--- Task directions ---
Output every line below exactly.

--- Dataset entries ---
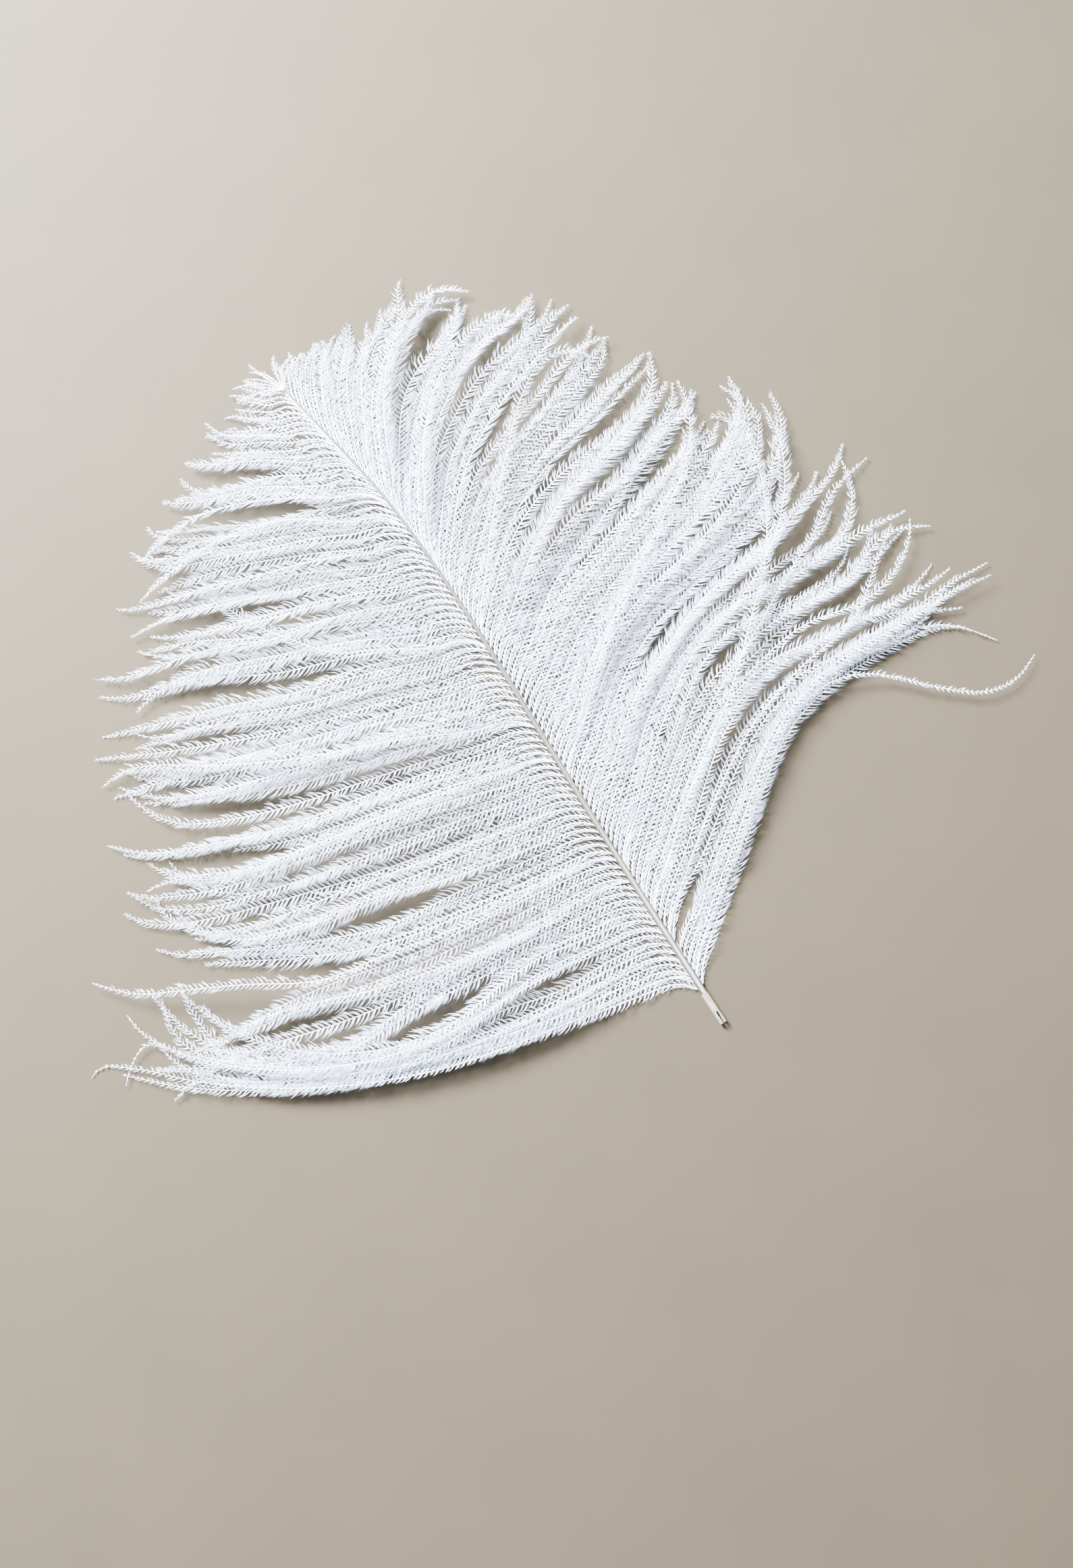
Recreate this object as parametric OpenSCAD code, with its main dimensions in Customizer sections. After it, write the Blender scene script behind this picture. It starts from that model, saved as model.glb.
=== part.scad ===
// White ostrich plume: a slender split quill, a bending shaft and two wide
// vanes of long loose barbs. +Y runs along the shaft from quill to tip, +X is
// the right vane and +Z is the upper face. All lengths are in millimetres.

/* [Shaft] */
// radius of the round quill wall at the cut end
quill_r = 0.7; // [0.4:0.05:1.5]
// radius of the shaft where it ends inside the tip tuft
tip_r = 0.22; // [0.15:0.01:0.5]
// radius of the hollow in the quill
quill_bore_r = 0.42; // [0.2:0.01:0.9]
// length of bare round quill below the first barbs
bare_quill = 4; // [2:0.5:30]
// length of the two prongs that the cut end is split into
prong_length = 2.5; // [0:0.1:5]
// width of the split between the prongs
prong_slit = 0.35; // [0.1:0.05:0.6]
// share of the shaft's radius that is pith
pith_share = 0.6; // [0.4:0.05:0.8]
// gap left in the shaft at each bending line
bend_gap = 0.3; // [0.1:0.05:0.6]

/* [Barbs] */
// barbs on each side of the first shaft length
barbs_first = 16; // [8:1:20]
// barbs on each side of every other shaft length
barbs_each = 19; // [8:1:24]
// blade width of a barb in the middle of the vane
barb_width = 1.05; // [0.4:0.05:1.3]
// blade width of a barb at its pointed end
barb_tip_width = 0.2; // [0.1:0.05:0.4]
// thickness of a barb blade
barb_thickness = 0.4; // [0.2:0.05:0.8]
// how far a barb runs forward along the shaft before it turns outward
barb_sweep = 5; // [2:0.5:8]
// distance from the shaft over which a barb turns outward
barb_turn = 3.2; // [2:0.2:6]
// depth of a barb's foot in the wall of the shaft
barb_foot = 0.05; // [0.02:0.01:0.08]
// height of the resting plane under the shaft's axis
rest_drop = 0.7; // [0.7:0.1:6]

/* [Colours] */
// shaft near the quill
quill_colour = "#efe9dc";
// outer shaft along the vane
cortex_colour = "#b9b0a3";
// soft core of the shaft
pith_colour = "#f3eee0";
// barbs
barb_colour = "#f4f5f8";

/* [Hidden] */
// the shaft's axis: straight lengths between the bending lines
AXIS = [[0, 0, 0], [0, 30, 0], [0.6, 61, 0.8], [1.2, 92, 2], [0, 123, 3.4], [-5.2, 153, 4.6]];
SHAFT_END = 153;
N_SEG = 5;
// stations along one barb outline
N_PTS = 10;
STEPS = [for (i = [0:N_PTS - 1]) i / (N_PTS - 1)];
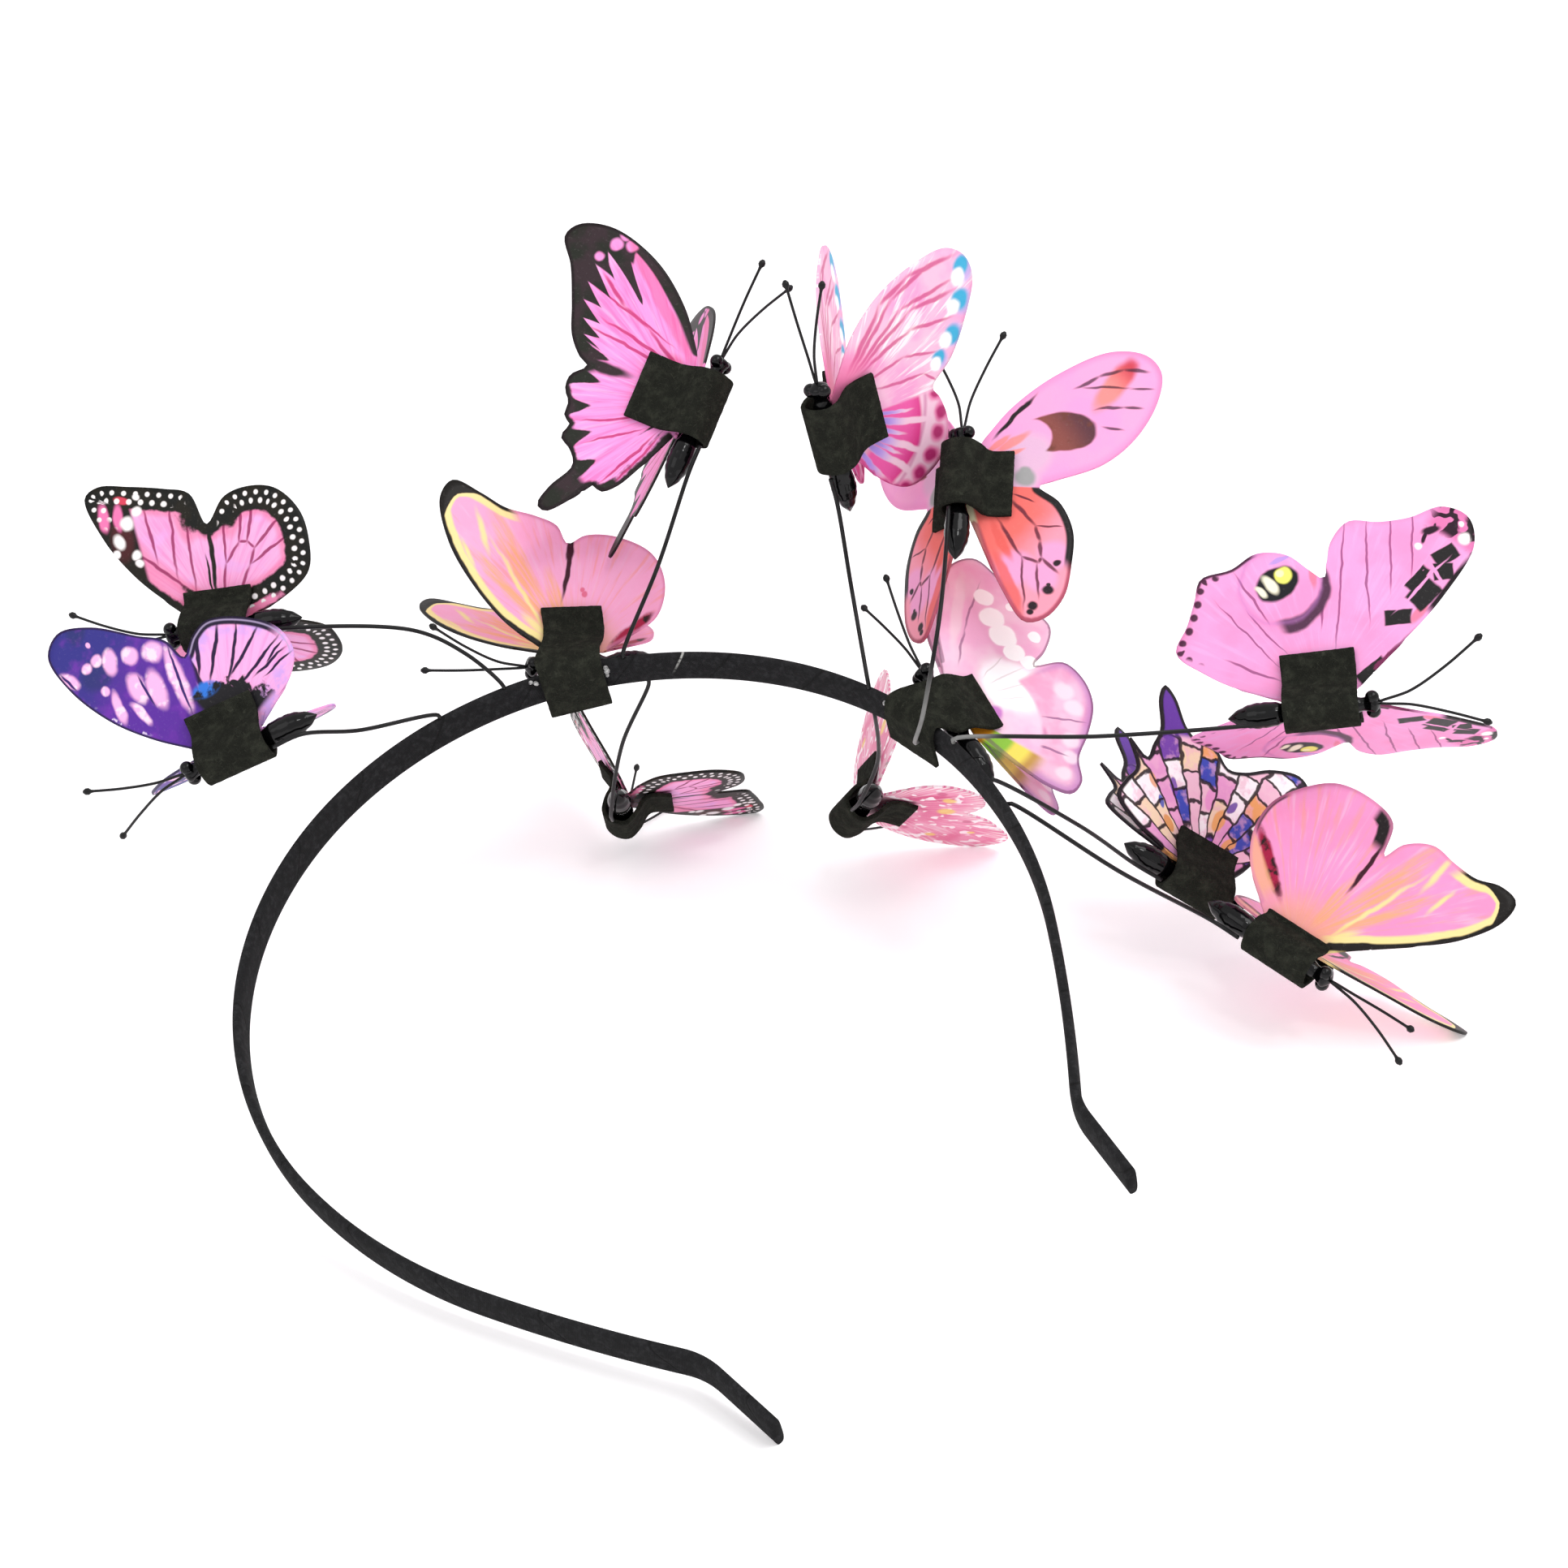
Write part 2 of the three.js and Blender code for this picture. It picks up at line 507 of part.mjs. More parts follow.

--- Correct answer ---
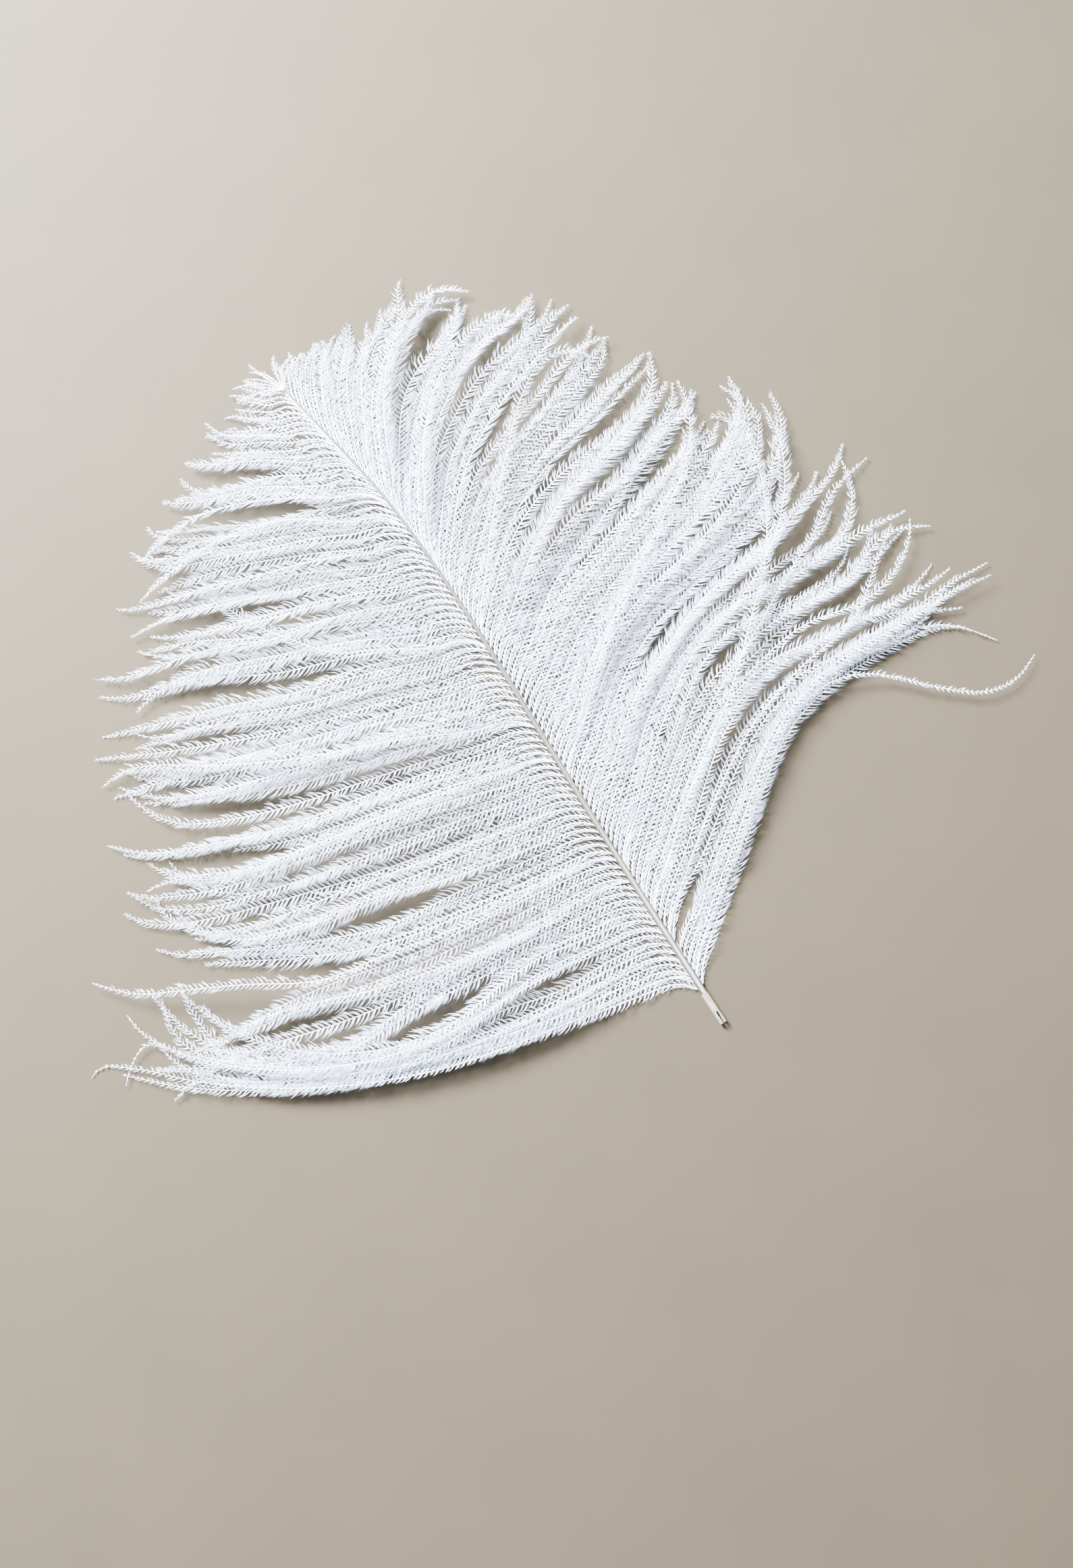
Recreate this object as parametric OpenSCAD code, with its main dimensions in Customizer sections. After it, write the Blender scene script behind this picture. It starts from that model, saved as model.glb.
=== part.scad ===
// White ostrich plume: a slender split quill, a bending shaft and two wide
// vanes of long loose barbs. +Y runs along the shaft from quill to tip, +X is
// the right vane and +Z is the upper face. All lengths are in millimetres.

/* [Shaft] */
// radius of the round quill wall at the cut end
quill_r = 0.7; // [0.4:0.05:1.5]
// radius of the shaft where it ends inside the tip tuft
tip_r = 0.22; // [0.15:0.01:0.5]
// radius of the hollow in the quill
quill_bore_r = 0.42; // [0.2:0.01:0.9]
// length of bare round quill below the first barbs
bare_quill = 4; // [2:0.5:30]
// length of the two prongs that the cut end is split into
prong_length = 2.5; // [0:0.1:5]
// width of the split between the prongs
prong_slit = 0.35; // [0.1:0.05:0.6]
// share of the shaft's radius that is pith
pith_share = 0.6; // [0.4:0.05:0.8]
// gap left in the shaft at each bending line
bend_gap = 0.3; // [0.1:0.05:0.6]

/* [Barbs] */
// barbs on each side of the first shaft length
barbs_first = 16; // [8:1:20]
// barbs on each side of every other shaft length
barbs_each = 19; // [8:1:24]
// blade width of a barb in the middle of the vane
barb_width = 1.05; // [0.4:0.05:1.3]
// blade width of a barb at its pointed end
barb_tip_width = 0.2; // [0.1:0.05:0.4]
// thickness of a barb blade
barb_thickness = 0.4; // [0.2:0.05:0.8]
// how far a barb runs forward along the shaft before it turns outward
barb_sweep = 5; // [2:0.5:8]
// distance from the shaft over which a barb turns outward
barb_turn = 3.2; // [2:0.2:6]
// depth of a barb's foot in the wall of the shaft
barb_foot = 0.05; // [0.02:0.01:0.08]
// height of the resting plane under the shaft's axis
rest_drop = 0.7; // [0.7:0.1:6]

/* [Colours] */
// shaft near the quill
quill_colour = "#efe9dc";
// outer shaft along the vane
cortex_colour = "#b9b0a3";
// soft core of the shaft
pith_colour = "#f3eee0";
// barbs
barb_colour = "#f4f5f8";

/* [Hidden] */
// the shaft's axis: straight lengths between the bending lines
AXIS = [[0, 0, 0], [0, 30, 0], [0.6, 61, 0.8], [1.2, 92, 2], [0, 123, 3.4], [-5.2, 153, 4.6]];
SHAFT_END = 153;
N_SEG = 5;
// stations along one barb outline
N_PTS = 10;
STEPS = [for (i = [0:N_PTS - 1]) i / (N_PTS - 1)];
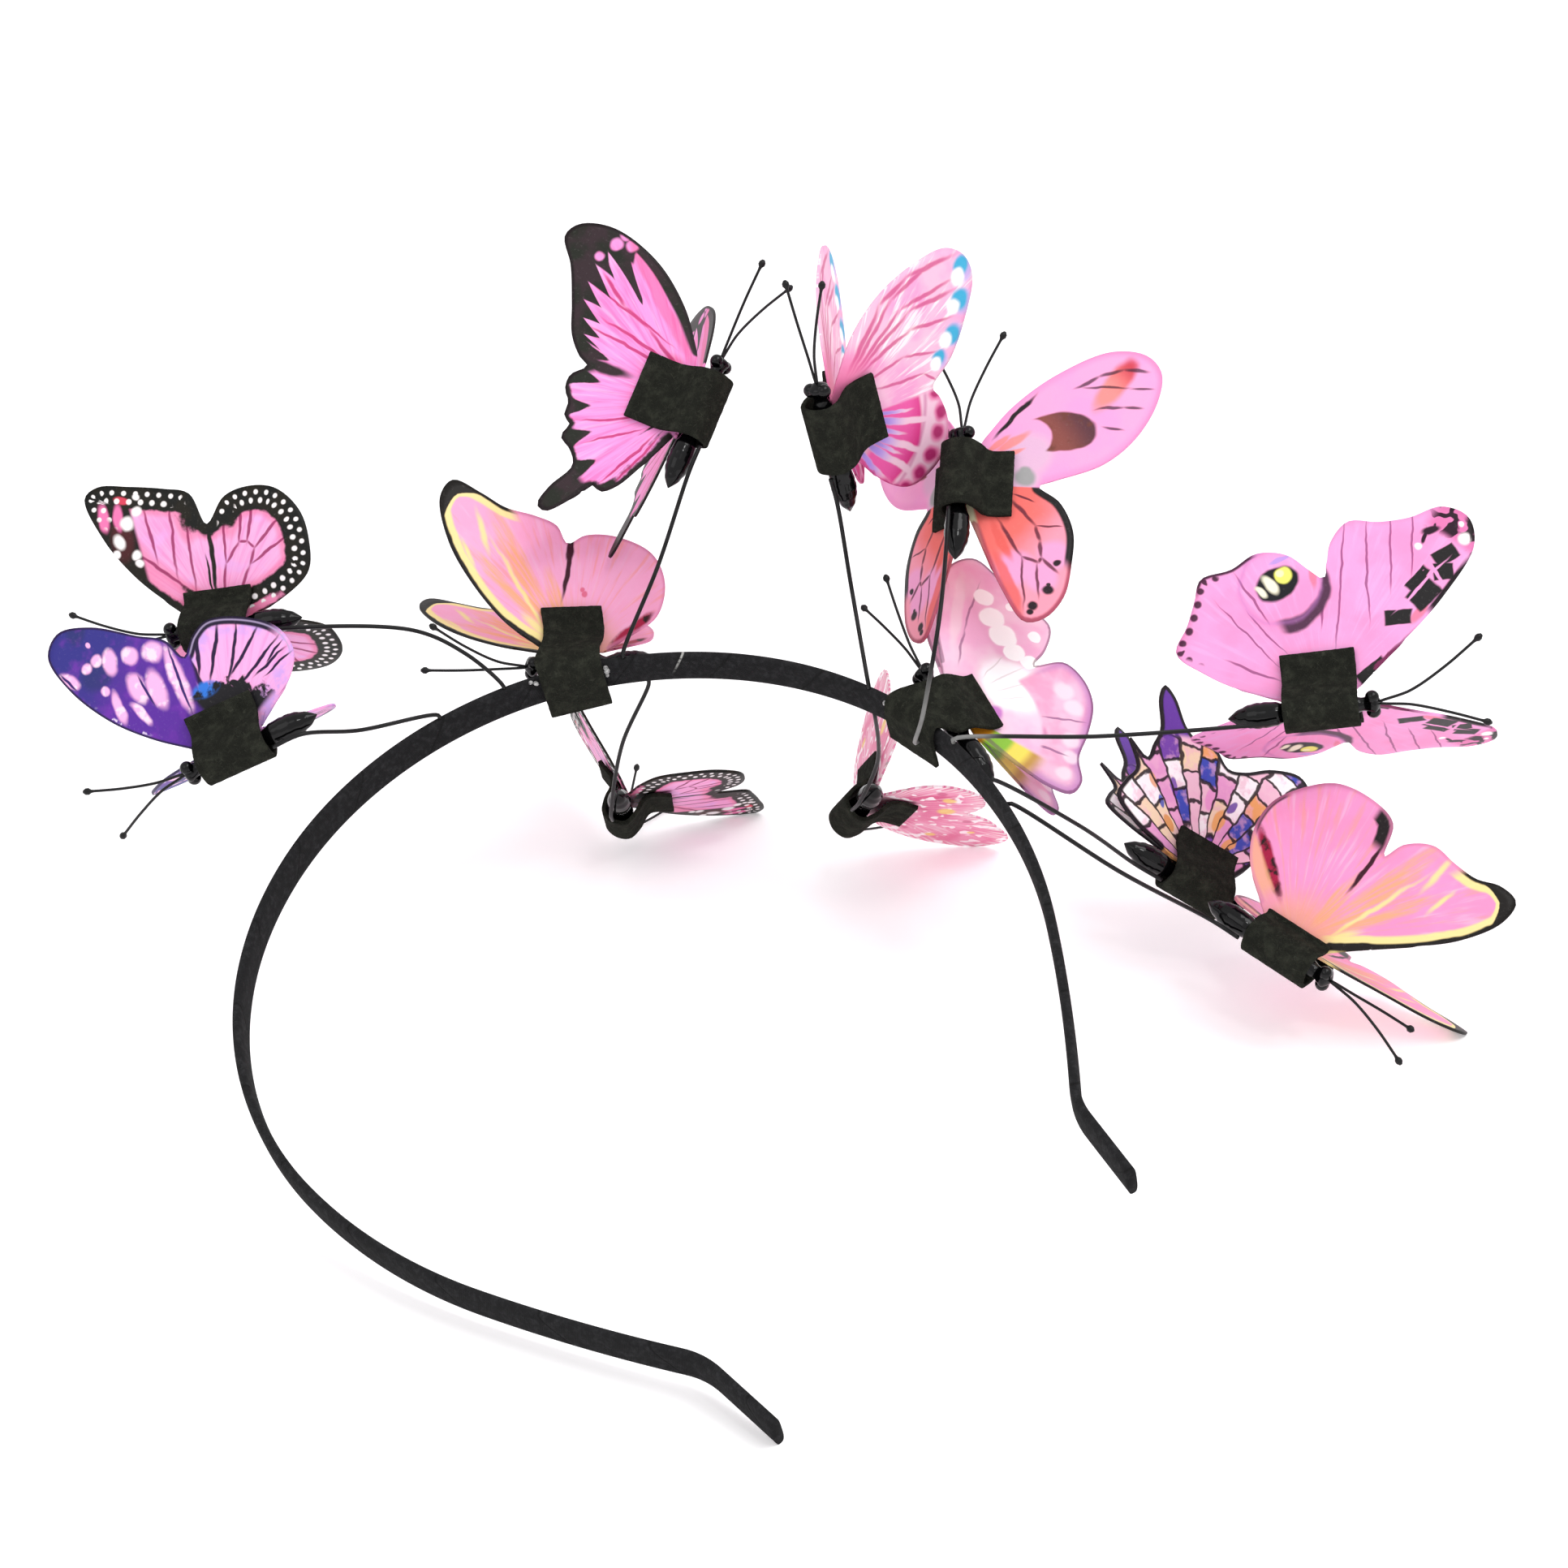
Write part 2 of the three.js and Blender code for this picture. It picks up at line 507 of part.mjs. More parts follow.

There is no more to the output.